C.B.S. Venkataramana, Hyderabad
Sir — One cannot but praise the manner in which J. Jayalalithaa has rebuffed the overt blackmailing tactics adopted by the striking state employees in Tamil Nadu. Since India achieved independence, the bloated public sector, which boasts of low productivity but high salaries, has been an impediment to the overall development of the country. The apex court’s judgment not only lends credence to the initiative taken by Jayalalithaa, but also ensures that the arm-twisting policies of the trade unions will now become a thing of the past. As is their wont, Marxists will try to defy the judgment. But it is for the respective state governments to tackle the red menace. Under no circumstances should they compromise on public interest.
Tapan Das Gupta, Calcutta
Sir — The apex court of India has taken some path-breaking judgments. Its latest on striking government employees offer some hope at last to the long-suffering law-abiding tax payer.

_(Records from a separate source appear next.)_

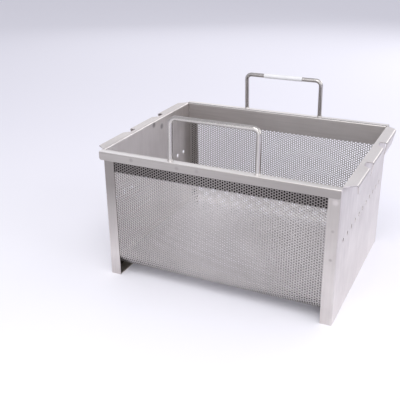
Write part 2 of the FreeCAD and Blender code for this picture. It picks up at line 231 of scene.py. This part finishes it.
def steel(name, light, dark, overlays=(), rough=(0.38, 0.48), grain=EVEN_GRAIN, streak=0.15, bump=0.05):
    """Stainless steel: cloudy tone, fine grain streaks, slight waviness, and stains, painted light and
    painted shade on top.

    Each overlay, whether a stain, painted light or painted shade, is a function that gives where it lies,
    with its colour.
    """
    material, tree, shader = nodes_of(name)
    shader.inputs["Metallic"].default_value = 1.0
    clouds = ramp(tree, noise(tree, CLOUD_SCALE, detail=4.0), 0.0, 1.0)
    colour = blend_colours(tree, clouds, light, dark)
    streaks = noise(tree, STREAK_SCALE, grain, detail=2.0, offset=(3.0, 7.0, 1.0))
    colour = blend_colours(tree, ramp(tree, streaks, 0.0, streak), colour, STREAK_AND_SHADE)
    for where, overlay in overlays:
        colour = blend_colours(tree, where(tree), colour, overlay)
    tree.links.new(colour, shader.inputs["Base Color"])
    tree.links.new(ramp(tree, streaks, *rough), shader.inputs["Roughness"])
    height = tree.nodes.new("ShaderNodeBump")
    height.inputs["Strength"].default_value = bump
    height.inputs["Distance"].default_value = WAVE_HEIGHT
    tree.links.new(noise(tree, WAVE_SCALE, detail=2.0), height.inputs["Height"])
    tree.links.new(height.outputs["Normal"], shader.inputs["Normal"])
    return material


# Steel of the end plates

def top_faces_light(tree):
    """Painted light on the level faces along the top edge, stronger to the right."""
    return product(tree, above(tree, PLATE_TOP), fade(tree, "X", {-200.0: 0.1, 200.0: 0.5}))


def low_outside_light(tree):
    """Painted light on the feet of the end plates on the outside, fading upwards."""
    return product(tree, fade(tree, "Z", {0.0: 0.35, 150.0: 0.0}), on_face(tree, "X", PLATE_OUTSIDE))


def left_inside_light(tree):
    """Painted light on the left end plate's inner face above the wrap's bottom, cloudy, fading from front
    to rear.
    """
    face = on_face(tree, "X", -PLATE_INSIDE, mirrored=False)
    cloudy = ramp(tree, noise(tree, SMEAR_SCALE, GRAIN_UPRIGHT, detail=4.0), 0.65, 1.0)
    front = fade(tree, "Y", {-165.0: 1.0, 80.0: 0.15})
    return product(tree, face, cloudy, front, above(tree, WRAP_LEVEL))


def behind_mesh_shade(tree):
    """Painted shade on the sides of the leg flanges that lie against the perforated sheet or face away
    under it, seen through the holes.
    """
    return product(tree, on_face(tree, "Y", WRAP_OUTSIDE), within(tree, "X", FLANGE_CORNER))


def under_wrap(tree):
    """The end plates' inner faces below the wrap, fading out as it begins."""
    low = fade(tree, "Z", {15.0: 1.0, WRAP_LEVEL: 0.0})
    return product(tree, low, within(tree, "Y", FOOT_CORNER), on_face(tree, "X", PLATE_INSIDE))


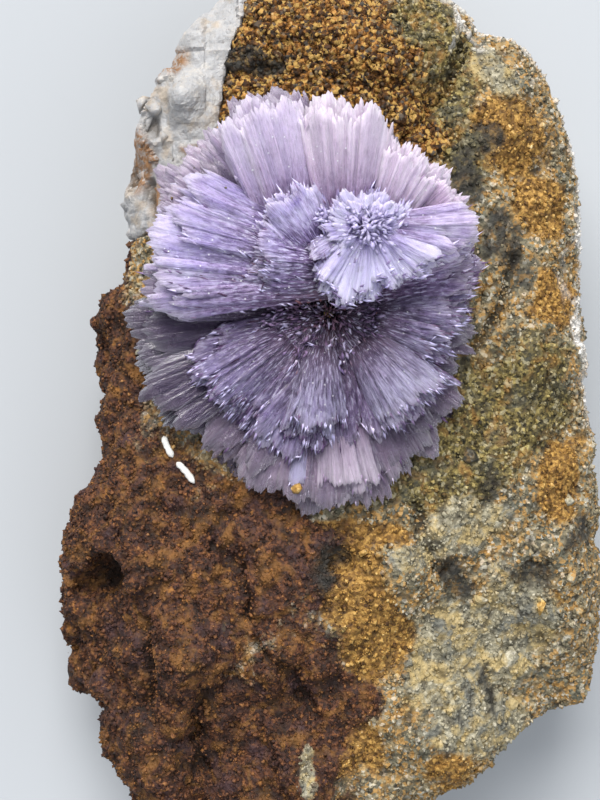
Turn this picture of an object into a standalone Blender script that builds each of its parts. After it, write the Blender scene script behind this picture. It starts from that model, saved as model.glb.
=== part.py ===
"""A creedite specimen: a lilac rosette of crystal sprays on iron-stained rock, with white quartz at one corner.

It lies on its broken back. +Z points up out of the crystal face, +Y runs to the specimen's top end, and the
origin is on the surface it lies on, under the middle of its bounding box. The driving sizes are in millimetres.
"""

import math
import random

import bmesh
import bpy
from mathutils import Matrix, Vector, noise

MM = 0.001

# Driving sizes of the rock
RIM_HEIGHT = 12.0
FACE_HEIGHT = 25.5
SIDE_FALL = 0.0060
END_FALL = 0.0035
BELOW_BASE = 3.0
EDGE_SHARPNESS = 5.6
GAP = 0.35

# Outline of the rock seen from above, clockwise from the top end
OUTLINE = [
    (-3.0, 48.0), (4.7, 47.9), (10.2, 46.8), (14.0, 44.6), (15.5, 42.1), (20.3, 41.5),
    (22.8, 38.5), (25.3, 34.1), (26.3, 25.9), (26.8, 14.9), (27.2, 2.8), (28.2, -8.3),
    (29.8, -19.3), (29.8, -28.3), (22.8, -31.6), (16.8, -36.6), (9.1, -41.3), (4.1, -45.1),
    (-1.9, -47.6), (-10.7, -47.9), (-17.9, -45.7), (-21.7, -41.3), (-23.7, -35.8), (-25.9, -30.3),
    (-29.4, -28.6), (-30.0, -23.7), (-28.8, -17.0), (-28.3, -12.1), (-27.0, -8.3), (-24.1, -1.7),
    (-24.1, 3.9), (-26.0, 8.3), (-25.0, 13.2), (-21.9, 15.1), (-20.8, 19.3), (-21.3, 24.2),
    (-22.2, 30.3), (-23.0, 33.0), (-23.0, 37.5), (-21.0, 38.4), (-21.0, 41.0), (-19.5, 42.6),
    (-14.0, 45.4), (-8.5, 47.3),
]

# Lumps and pits of the face: x, y, radius and height, with a pit's height below zero
LUMPS = [
    (-25.5, 8.5, 4.5, -6.5),
    (-28.0, -24.5, 5.5, -5.5),
    (-25.5, -17.0, 2.6, -5.0),
    (-20.0, -7.5, 6.0, 2.4),
    (-21.0, -13.0, 4.0, 1.8),
    (-15.0, -24.0, 7.5, 2.4),
    (-17.0, -35.0, 6.0, 1.6),
    (-6.0, -18.0, 6.5, 1.2),
    (0.6, -14.5, 2.4, -1.6),
    (-2.0, -37.0, 6.0, 1.5),
    (20.0, -25.0, 10.0, -3.6),
    (12.0, -30.0, 5.0, 1.2),
    (24.5, -12.0, 6.0, 1.0),
    (21.0, 8.0, 7.0, 1.3),
    (19.0, 32.0, 6.0, 1.5),
    (-6.0, 42.0, 5.0, 1.4),
    (3.5, 39.0, 5.0, 1.6),
    (9.5, 43.0, 4.0, 1.2),
    (-20.5, 35.0, 3.2, 2.6),
    (-14.5, 32.5, 3.0, 2.4),
    (-17.5, 38.8, 2.4, -1.8),
    (-12.5, 40.0, 4.5, 0.9),
]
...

Sir — The Supreme Court’s decision to remove the legal cover on bandhs has been a rap on the knuckles of our decadent trade union leadership. Instead of reacting to the decision adversely, trade unions should do some serious soul- searching. Some introspection would allow them to play a more fruitful role in society.
L.Y. Rao, Mumbai
Sir — The Supreme Court has rightly pointed out that public interests cannot be sacrificed at the altar of the “fundamental right” to strike being claimed by the public servants. Government employees across the country have the reputation of being an inefficient, corrupt and uncaring lot. Taking job security for granted, these people have held the nation to ransom on numerous occasions in the past. However, I do not expect the mandarins at Alimuddin street to use this opportunity to discipline their recalcitrant employees. They have been solely responsible for introducing the “no-duties-only-rights work culture” which has pushed the state towards economic stagnation. The law, however, will certainly help other progressive states to improve their work culture.
R.B. Easwaran, Chennai
Sir —The motor vehicles tax proposed by the West Bengal government is both disproportionate and irrational. Calcutta’s roads — pot-holed, freely used by more than 15-year old vehicles in contravention of court order, lawless mini-buses, taxis and auto-rickshaws and constantly blocked by endless political allies — do not justify the unusually high tax. Or does the government mean to say that private car owners use a different set of roads that warrant such preposterous taxation' Even recently, the state government failed to raise bus and taxi fares, let alone increase the taxes which had been proposed.
Certain steps can be taken. First, all vehicles which cost within Rs 5 lakh and have 1,400 cc engines, should have a reasonable tax levied at the time of registration which is comparable to that levied in other metropolises. Those who buy second-hand cars should be levied three-fourths of the initial tax. No additional tax should be put on air-conditioning. Second, all vehicles above this category should have a higher tax structure. Third, public carriers should come under a separate tax levy since they are used for commercial purposes. It should be kept in mind that it is the rich who own expensive cars, not the middle classes who spend their life’s savings to buy a car to ferry their children to school or their elderly parents to hospital.